After two visits to my wife with the baby to see if he’d feed–he didn’t, he just looked around at the ophthalmology room, which was a good sign because he was curious about his surroundings and a bad thing because he was really fighting sleep, and sometimes eating helps– she was discharged with some prescriptions. She described the pain as being a knife stab to her eye, and she desired painkillers and an eyepatch.

We decided, at that time, to wait for morning to buy the medications because our local covered pharmacy was closed. CVS was open all night but it’d be full price to buy ’em there.

I went to bed about 12:30 a.m.

I was awakened about 1:20 a.m.  “Get the medicine at CVS. I need something for the pain.”

Okay. I woozily drive to CVS and order the meds. My wife calls me. “Will it help for pain?” I dunno. I ask the pharmacist.

“Maybe. No, I don’t think so,” he says.

That doesn’t change my trajectory, and I bring the meds home. Wife takes meds. “This isn’t going to work, I need to go back to the ER.”

I think longingly of my bed, it’s 1:50 a.m.

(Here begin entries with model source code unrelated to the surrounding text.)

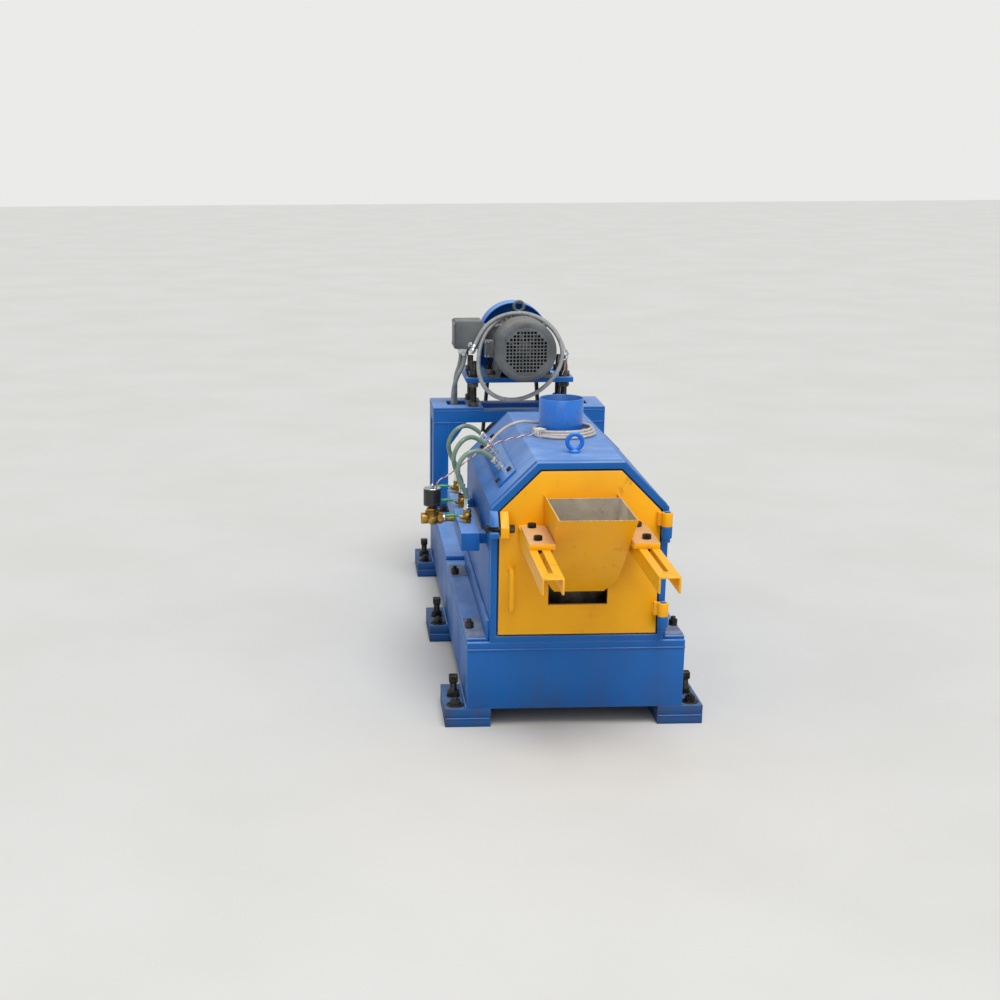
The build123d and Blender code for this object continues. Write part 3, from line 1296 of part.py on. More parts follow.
# Conduit wound round the motor, and two conduits from the terminal box down into the frame
loop_plane = Plane(origin=(LOOP_X, depth(LOOP_DEPTH), MOTOR_LEVEL - 2), x_dir=(1, 0, 0), z_dir=(0, 0.9, -0.436))
with BuildPart() as conduit_loop:
    with Locations(loop_plane):
        Torus(LOOP_RADIUS, LOOP_SECTION)
save(conduit_loop, "conduit_loop")

terminal_base = terminal_level - TERMINAL_HEIGHT / 2
for conduit_name, start_x, start_depth, end_x, end_depth in (
    ("front_conduit", terminal_x - 12, TERMINAL_START + 18, 19 - post_inner, TOP_SLOT_START + 22),
    ("rear_conduit", terminal_x - 22, TERMINAL_START + 62, 31 - post_inner, TOP_SLOT_START + 52),
):
    conduit = tube(
        [
            (start_x, depth(start_depth), terminal_base),
            (start_x, depth(start_depth), terminal_base - 48),
            (0.55 * start_x + 0.45 * end_x - 12, depth(0.7 * start_depth + 0.3 * end_depth), terminal_base - 104),
            (end_x, depth(end_depth), screw_base + 30),
            (end_x, depth(end_depth), screw_base - 48),
        ],
        CONDUIT_RADIUS,
    )
    save(conduit, conduit_name)
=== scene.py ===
from math import asin, cos, pi, radians, sin, sqrt, tan

import bpy
import numpy as np
from mathutils import Matrix, Vector


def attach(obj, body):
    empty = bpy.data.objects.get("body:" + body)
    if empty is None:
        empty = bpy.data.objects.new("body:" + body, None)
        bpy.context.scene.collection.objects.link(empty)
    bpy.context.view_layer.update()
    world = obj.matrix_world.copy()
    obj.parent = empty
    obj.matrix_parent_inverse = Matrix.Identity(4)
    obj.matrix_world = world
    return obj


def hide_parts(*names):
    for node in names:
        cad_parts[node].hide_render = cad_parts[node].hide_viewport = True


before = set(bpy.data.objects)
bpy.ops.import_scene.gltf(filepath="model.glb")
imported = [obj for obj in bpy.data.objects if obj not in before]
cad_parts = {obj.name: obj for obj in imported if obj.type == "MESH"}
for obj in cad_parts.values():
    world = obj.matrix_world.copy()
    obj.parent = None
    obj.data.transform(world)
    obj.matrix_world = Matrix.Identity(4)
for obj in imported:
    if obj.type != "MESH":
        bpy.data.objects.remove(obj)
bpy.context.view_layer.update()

# Millimetres below are measured as in the part's source: x about the plane that halves the
# bed, d back from the front face of the bed, z up from the floor.
MIDDLE_X, BED_FRONT = 23, -640
BED_TOP, SEAM_LEVEL, FOOT_TOP, COVER_TOP, CORNER = 240, 219.5, 52, 727, 120
HALF_BED, HALF_COVER, BED_BACK, COLLAR_DEPTH = 294, 234, 1750, 422
SPINDLE_LEVEL, MOTOR_LEVEL, BELT_DEPTH = 430, 840, 1744
PLATE_BASE, PLATE_TOP, SCREW_BASE, SCREW_TOP = 711, 728, 625, 782
FOOT_STARTS, OUTLETS = (0, 765, 1540), (235, 425, 615)
MANIFOLD_X, MANIFOLD_TOP = -279, 515
VALVE_DEPTH, VALVE_LEVEL, COIL_X = 400, 490, -366
SIDES = (-1, 1)
X, D, Z = np.eye(3)


def place(points):
    """Millimetres in the source's terms to metres in the row frame."""
    return (np.asarray(points, float) + (MIDDLE_X, BED_FRONT, 0)) / 1000


def added(name, data):
    """A new object with this data, linked to the scene."""
    made = bpy.data.objects.new(name, data)
    bpy.context.scene.collection.objects.link(made)
    return made


# Camera: lens, shift and place bring the machine's edges onto those of the photograph
lens = bpy.data.cameras.new("camera")
lens.sensor_width, lens.lens, lens.clip_end = 36, 58.06, 200
lens.shift_x, lens.shift_y = 0.1099, 0.1403
camera = added("camera", lens)
turned = Matrix.Rotation(-0.0306, 4, "Z") @ Matrix.Rotation(radians(90 - 17.71), 4, "X")
camera.matrix_world = (
    Matrix.Translation((-0.6266 + MIDDLE_X / 1000, -4.7476, 1.5639)) @ turned @ Matrix.Rotation(-0.0054, 4, "Z")
)
bpy.context.scene.camera = camera
bpy.context.scene.view_settings.view_transform = "Standard"


# Shader sums
def tone(code):
    """Hex paint code to the linear colour that a shader takes."""
    raw = np.array([int(code[i:i + 2], 16) for i in (1, 3, 5)]) / 255
    linear = np.where(raw <= 0.04045, raw / 12.92, ((raw + 0.055) / 1.055) ** 2.4)
    return (*map(float, linear), 1)


def two_ways(operation):
    """Methods that join a signal to a value by a Math node: as first term, and as second."""
    def forward(self, other):
        return self.tree.node("Math", {"operation": operation}, {0: self, 1: other})

    def backward(self, other):
        return self.tree.node("Math", {"operation": operation}, {0: other, 1: self})

    return forward, backward


class Signal:
    """One shader socket; sums of it add Math nodes to its tree."""
    __add__, __radd__ = two_ways("ADD")
    __sub__, __rsub__ = two_ways("SUBTRACT")
    __mul__, __rmul__ = two_ways("MULTIPLY")
    __truediv__, __rtruediv__ = two_ways("DIVIDE")
    __pow__ = two_ways("POWER")[0]
    least = two_ways("MINIMUM")[0]
    most = two_ways("MAXIMUM")[0]

    def __init__(self, tree, socket):
        self.tree, self.socket = tree, socket

    def size(self):
        return self.tree.node("Math", {"operation": "ABSOLUTE"}, {0: self})

    def rise(self, low, high):
        """Smooth step from 0 at low to 1 at high."""
        values = {"Value": self, "From Min": low, "From Max": high}
        return self.tree.node("MapRange", {"interpolation_type": "SMOOTHSTEP"}, values)


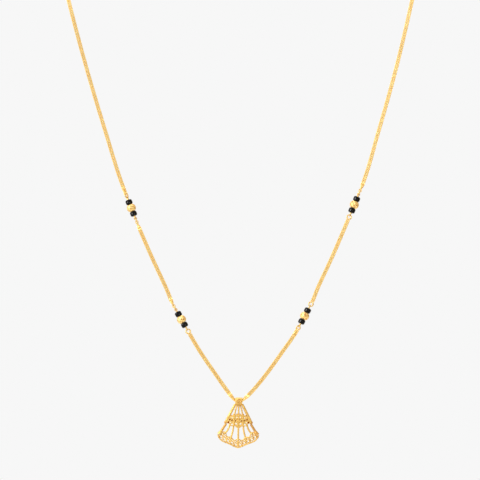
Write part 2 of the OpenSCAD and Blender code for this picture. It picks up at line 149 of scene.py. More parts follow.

She decided not to go back to ER until the morning, and that was my Saturday night date.

Does anyone else spend a lot of time at the hospital with their kids?

I mean, I think hospitals are great places, but we’ve been going to them all too much. #3 son is 7 months old, has significant cognitive delays, tons of therapy, and he gets to go to hospitals a lot.

Last night, #1 (the 8 yo) says his privates hurt and he can’t walk without pain. Off to urgent care. Urgent care Doctor can’t even examine #1 without pain, so he sends us across the street to ER. Check in time: 9:30 pm.

ER is pretty slow on Friday night–apparently everyone likes their weekends so they tough out the pain and go on Monday night after work–so in we go. Nurse Practitioner takes a look, then sends us to ultrasound. After some uncomfortable ultrasound of the private region, back to NP who tells us it’s an inflammation, and prescribes the usual antibiotics.

We were out by 11:05, so that’s probably a record. We’ve been to the urgent care twice for my daughter, twice for me, three times for #1 son in the last 6 months. Yeesh. More sleep, less disease.

It’s not like I had something else planned for Friday night.